List each line of the data in which the string "code" appears.

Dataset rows
::::::::

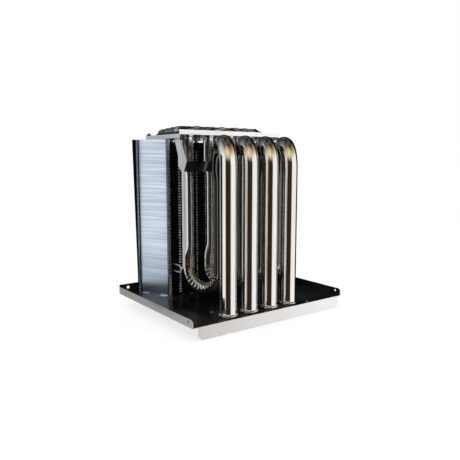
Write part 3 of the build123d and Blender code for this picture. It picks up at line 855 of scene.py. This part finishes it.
class EXCHANGER_OT_stage(bpy.types.Operator):
    """Sets up the floor, the studio light and the camera."""

    bl_idname = "exchanger.stage"
    bl_label = "Stage"

    def floor(self):
        """Painted floor, pale with a fine roller grain. It glows to the camera, so that it is white, and
        still darkens in the object's shadow."""
        made, tree, shader, place = blank_material("white_floor_paint")
        wear(tree, shader, grain(tree, place, 3.0), ("#9c9c9c", "#969696"), (0.85, 0.95), 0.05)
        shader.inputs["Specular IOR Level"].default_value = 0.0
        path = add(tree, "ShaderNodeLightPath").outputs
        seen = path["Is Camera Ray"]
        for kind in ("Is Glossy Ray", "Is Transmission Ray"):
            links = {0: seen, 1: path[kind]}
            seen = add(tree, "ShaderNodeMath", links=links, operation="MAXIMUM").outputs[0]
        dark = add(tree, "ShaderNodeEmission", {"Strength": 0.0})
        glow = add(tree, "ShaderNodeEmission", {"Color": (1, 1, 1, 1), "Strength": 0.72})
        glow = add(tree, "ShaderNodeMixShader", links={0: seen, 1: dark.outputs[0], 2: glow.outputs[0]})
        both = add(tree, "ShaderNodeAddShader", links={0: shader.outputs[0], 1: glow.outputs[0]})
        output = next(n for n in tree.nodes if n.type == "OUTPUT_MATERIAL")
        tree.links.new(both.outputs[0], output.inputs["Surface"])
        disc = turned([(r, 0.0) for r in (2.2, 1.4, 0.8, 0.4, 0.001)], (0, 0, -0.0004), 96)
        self.backdrop("floor", disc, made).visible_glossy = False

    def backdrop(self, name, grid, finish, close_round=True):
        """Adds a surface that isn't part of the object."""
        mesh = bpy.data.meshes.new(name)
        mesh.from_pydata(grid.reshape(-1, 3).tolist(), [], skin(grid, close_round).tolist())
        mesh.materials.append(finish)
        mesh.shade_smooth()
        made = bpy.data.objects.new(name, mesh)
        bpy.context.scene.collection.objects.link(made)
        return made

    def tent(self):
        """White light tent with dark stretches, as polished metal is photographed in: only mirrors see it.

        Its colour follows the direction's turn round Z, then its height: white walls, a brown stretch behind
        the camera with a pale warm lamp over it, a black stretch ahead and a dark, streaky top.
        """
        made, tree, shader, place = blank_material("tent_cloth")
        ray = add(tree, "ShaderNodeVectorMath", links={0: place}, operation="NORMALIZE").outputs[0]
        parts = add(tree, "ShaderNodeSeparateXYZ", links={"Vector": ray}).outputs
        links = {0: parts["Y"], 1: parts["X"]}
        turn = add(tree, "ShaderNodeMath", links=links, operation="ARCTAN2").outputs[0]
        values = {"From Min": -math.pi, "From Max": math.pi}
        walls = add(tree, "ShaderNodeMapRange", values, {"Value": turn}).outputs[0]
        ramp = add(tree, "ShaderNodeValToRGB", links={"Fac": walls})
        elements = ramp.color_ramp.elements
        for stop, colour in zip(elements, (TENT_WALLS[0][1], TENT_WALLS[-1][1])):
            stop.color = linear(colour)
        for angle, colour in TENT_WALLS[1:-1]:
            elements.new((angle + 180) / 360).color = linear(colour)
        across = band(tree, turn, [(math.radians(angle), height) for angle, height in LAMP_ACROSS])
        upward = band(tree, parts["Z"], LAMP_UPWARD)
        lamp = add(tree, "ShaderNodeMath", links={0: across, 1: upward}, operation="MULTIPLY").outputs[0]
        values = {"From Min": 0.42, "From Max": 0.9}
        top = add(tree, "ShaderNodeMapRange", values, {"Value": parts["Z"]}).outputs[0]
        folds = grain(tree, ray, 450.0)
        values = {"From Min": 0.45, "From Max": 0.68}
        level = add(tree, "ShaderNodeMapRange", values, {"Value": folds}).outputs[0]
        values = {6: linear("#241f1b"), 7: linear("#7a7269")}
        cloth = add(tree, "ShaderNodeMix", values, {0: level}, data_type="RGBA").outputs[2]
        links = {0: top, 6: ramp.outputs[0], 7: cloth}
        sky = add(tree, "ShaderNodeMix", links=links, data_type="RGBA").outputs[2]
        values = {7: linear("#fcf1d2")}
        colour = add(tree, "ShaderNodeMix", values, {0: lamp, 6: sky}, data_type="RGBA").outputs[2]
        glow = add(tree, "ShaderNodeEmission", {"Strength": 1.0}, {"Color": colour})
        output = next(n for n in tree.nodes if n.type == "OUTPUT_MATERIAL")
        tree.links.new(glow.outputs[0], output.inputs["Surface"])
        tree.nodes.remove(shader)
        angle = np.linspace(-np.pi / 2 + 0.001, np.pi / 2 - 0.001, 49)
        radius = bpy.context.scene.exchanger_studio.tent_radius
        ball = turned(np.stack([radius * np.cos(angle), radius * np.sin(angle)], axis=1), (0, 0, 0), 96)
        self.only_mirrored(self.backdrop("light_tent", ball, made))

    def only_mirrored(self, backdrop):
        """Hides a backdrop from all but mirrors."""
        for kind in ("camera", "diffuse", "transmission", "shadow", "volume_scatter"):
            setattr(backdrop, f"visible_{kind}", False)

    def flag(self):
        """Black felt card left of the exchanger, which its polished tubes mirror."""
        made, tree, shader, place = blank_material("black_flag_felt")
        wear(tree, shader, grain(tree, place, 2.0), ("#0b0b0b", "#050505"), (0.9, 1.0), 0.1)
        shader.inputs["Specular IOR Level"].default_value = 0.0
        edge, front, rear, foot, top = FLAG
        card = np.array([[(edge, y, z) for y in (front, rear)] for z in (foot, top)])
        self.only_mirrored(self.backdrop("flag", card, made, close_round=False))

    def world(self):
        """Plain white surroundings."""
        world = bpy.data.worlds.new("studio")
        bpy.context.scene.world = world
        world.use_nodes = True
        tree = world.node_tree
        tree.nodes.clear()
        white = add(tree, "ShaderNodeBackground", {"Color": (1, 1, 1, 1), "Strength": 1.0})
        add(tree, "ShaderNodeOutputWorld", links={"Surface": white.outputs[0]})

    def light(self, name, place, size, power):
        """Large soft lamp that points at the middle of the object and isn't mirrored in the metal."""
        lamp = bpy.data.lights.new(name, "AREA")
        lamp.size = size
        lamp.energy = power
        made = bpy.data.objects.new(name, lamp)
        bpy.context.scene.collection.objects.link(made)
        made.location = place
        middle_height = 0.25
        aim = np.array([0, 0, middle_height]) - np.array(place)
        flat = math.hypot(aim[0], aim[1])
        made.rotation_euler = (math.atan2(flat, -aim[2]), 0, math.atan2(aim[1], aim[0]) - math.pi / 2)
        made.visible_glossy = False

    def execute(self, context):
        settings = context.scene.exchanger_studio
        self.floor()
        self.tent()
        self.flag()
        self.world()
        self.light("key_light", (-1.6, -1.2, 2.2), 1.6, 8.0)
        self.light("fill_light", (1.8, -1.0, 1.6), 1.6, 3.0)
        lens = bpy.data.cameras.new("camera")
        lens.sensor_width = settings.sensor
        lens.lens = settings.lens
        camera = bpy.data.objects.new("camera", lens)
        context.scene.collection.objects.link(camera)
        camera.location = settings.camera_place
        camera.rotation_euler = (math.pi / 2 - settings.pitch, 0, -settings.heading)
        context.scene.camera = camera
        context.scene.view_settings.view_transform = "Standard"
        return {"FINISHED"}


class EXCHANGER_PT_panel(bpy.types.Panel):
    """Lists the makers in the sidebar."""

    bl_idname = "EXCHANGER_PT_panel"
    bl_label = "Heat exchanger"
    bl_space_type = "VIEW_3D"
    bl_region_type = "UI"
    bl_category = "Exchanger"

    def draw(self, context):
        for operator in OPERATORS:
            self.layout.operator(operator.bl_idname)


OPERATORS = (
    EXCHANGER_OT_stage,
    EXCHANGER_OT_tubes,
    EXCHANGER_OT_sheet_metal,
    EXCHANGER_OT_collector,
    EXCHANGER_OT_coil,
    EXCHANGER_OT_strap,
    EXCHANGER_OT_clips,
    EXCHANGER_OT_fasteners,
)
GROUPS = {
    "exchanger_tubes": TubeSizes,
    "exchanger_coil": CoilSizes,
    "exchanger_cover": CoverSizes,
    "exchanger_small": SmallPartSizes,
    "exchanger_studio": StudioSettings,
}


def register():
    """Registers the classes and hangs their settings on the scene."""
    for cls in (*GROUPS.values(), *OPERATORS, EXCHANGER_PT_panel):
        bpy.utils.register_class(cls)
    for name, group in GROUPS.items():
        setattr(bpy.types.Scene, name, PointerProperty(type=group))


def unregister():
    """Takes the settings and the classes away again."""
    for name in GROUPS:
        delattr(bpy.types.Scene, name)
    for cls in (EXCHANGER_PT_panel, *reversed(OPERATORS), *GROUPS.values()):
        bpy.utils.unregister_class(cls)


def main():
    """Makes every piece in order."""
    register()
    bpy.ops.exchanger.stage()
    bpy.ops.exchanger.tubes()
    bpy.ops.exchanger.sheet_metal()
    bpy.ops.exchanger.collector()
    bpy.ops.exchanger.coil()
    bpy.ops.exchanger.strap()
    bpy.ops.exchanger.clips()
    bpy.ops.exchanger.fasteners()


if __name__ == "__main__":
    main()
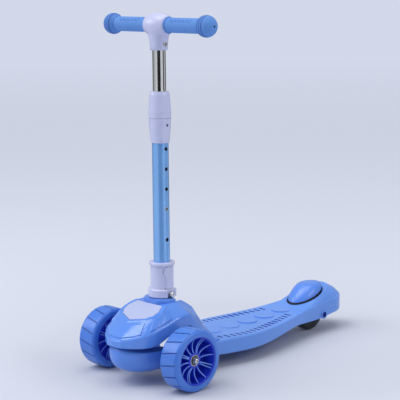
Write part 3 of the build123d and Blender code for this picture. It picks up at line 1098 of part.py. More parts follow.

::::::::

Output below:
Write part 3 of the build123d and Blender code for this picture. It picks up at line 855 of scene.py. This part finishes it.
Write part 3 of the build123d and Blender code for this picture. It picks up at line 1098 of part.py. More parts follow.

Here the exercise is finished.